Я сказала ей про дом на Мур Вудс-роуд и про наше большое наследство.
– У них было двадцать тысяч фунтов? Ничего себе новость!
– Новость? После нашего-то роскошного детства?
– Не знаю, как ты, а я так и вижу, как Отец делает заначку: «Бог мой да восполнит всякую нужду вашу»[3]
, – какой бы она ни была.– И дом! – воскликнула я. – Просто не верится, что он еще стоит.
– Слушай, а найдутся ведь любители таких развлечений. В Лос-Анджелесе, думаю, есть такие экскурсии: посещение мест убийств, смерти знаменитостей и всякое такое.
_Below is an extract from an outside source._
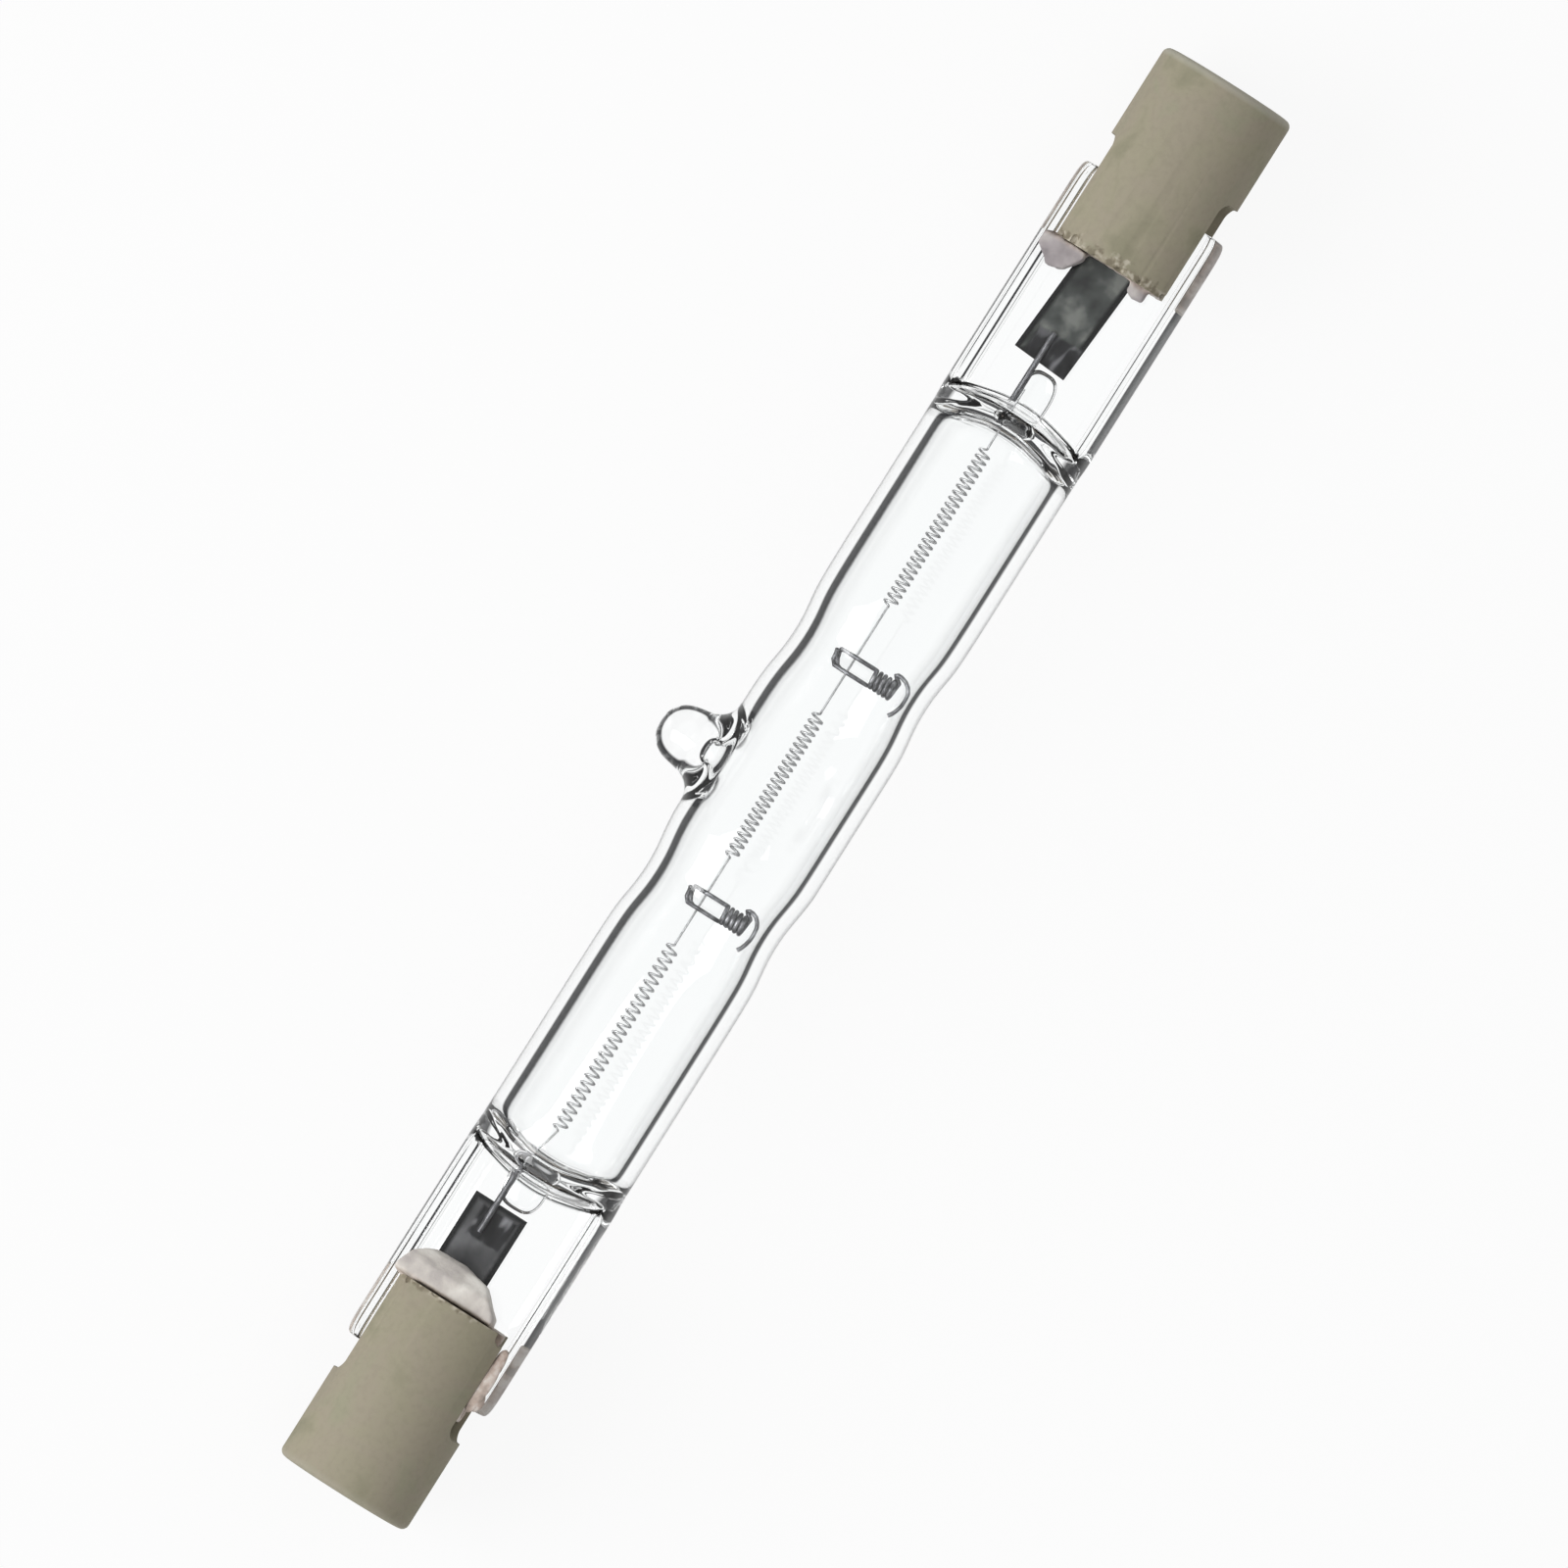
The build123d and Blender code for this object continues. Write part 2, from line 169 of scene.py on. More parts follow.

Короче – извращение.
– Ну, Холлоуфилд далековато находится для таких экскурсий, ты не находишь? Да и не тянет наша история на «Черную Орхидею»[4]
.– Боюсь, спрос будет не слишком большой.
– Билеты придется просто раздаривать.
– А вообще экскурсии – это хорошая идея, – сказала Эви. – С нашим участием проект превратится в золотую жилу. Можно будет сменить деятельность, если юриспруденция подкачает.
– Эту нишу уже давно занял Итан, – ответила я. – Но что, в самом деле, делать с этим чертовым домом?
Вновь раздался чей-то смех. На этот раз ближе.
– Ты где? – спросила я.
– На пляже. Тут сейчас будет что-то типа концерта.
– Тогда обязательно сходи.
– Ладно. Я по тебе очень соскучилась. А дом… – Там у нее бушевал ветер, захлестывая солнце через океан. – Нужно, чтобы в нем поселилось счастье. Это взбесило бы Отца больше всего на свете.
– Отличная мысль!
– Ладно, мне уже пора.
– Веселись там!
– Обязательно. А ты сегодня молодец.
План был такой: мы, как агенты под прикрытием, прислушивались к каждому шагу Отца. В Эпоху привязывания мы даже делали записи в нашей Библии огрызком школьного карандаша (Книга Бытия, 19:17 – тогда мы еще не утратили вкус к мелодраме[5]
). Когда мы больше не могли добраться до книги, я выучила отцовский распорядок дня наизусть; мисс Глэйд, когда я еще ходила в школу, научила меня, как нужно запоминать.– Представь себе дом, – говорила она. – В каждой комнате происходит что-то, что тебе нужно запомнить. В холле свалился Франц Фердинанд – его только что застрелили. Ты идешь в гостиную, и мимо тебя мчатся к выходу сербы, они в панике – начинается война. На кухне – Австро-Венгрия, сидит с оставшимися союзниками. Ну-ка, кто у нас среди них?
Отец присутствовал всюду, поэтому распорядок его дня расшифровать было гораздо проще.
После стольких месяцев, проведенных в комнате, я знала, как скрипит каждая половица, как щелкает каждый выключатель в доме. Я живо представляла себе, как туша Отца передвигается по комнатам.
Мы несколько раз дежурили по ночам, в своих постелях и выяснили – встает он поздно. Зимой, когда раздавались его первые неторопливые шаги, было уже светло. Наша спальня располагалась в самом конце коридора, его – через две двери, так что ночное время никак не подходило: он спал очень чутко и догнал бы нас в считаные секунды. Бывало, я проснусь, а он или в дверях или стоит, склонившись у моей постели, как будто что-то задумал. Но что бы ни было у него на уме, он всегда отступал и через некоторое время растворялся в темноте.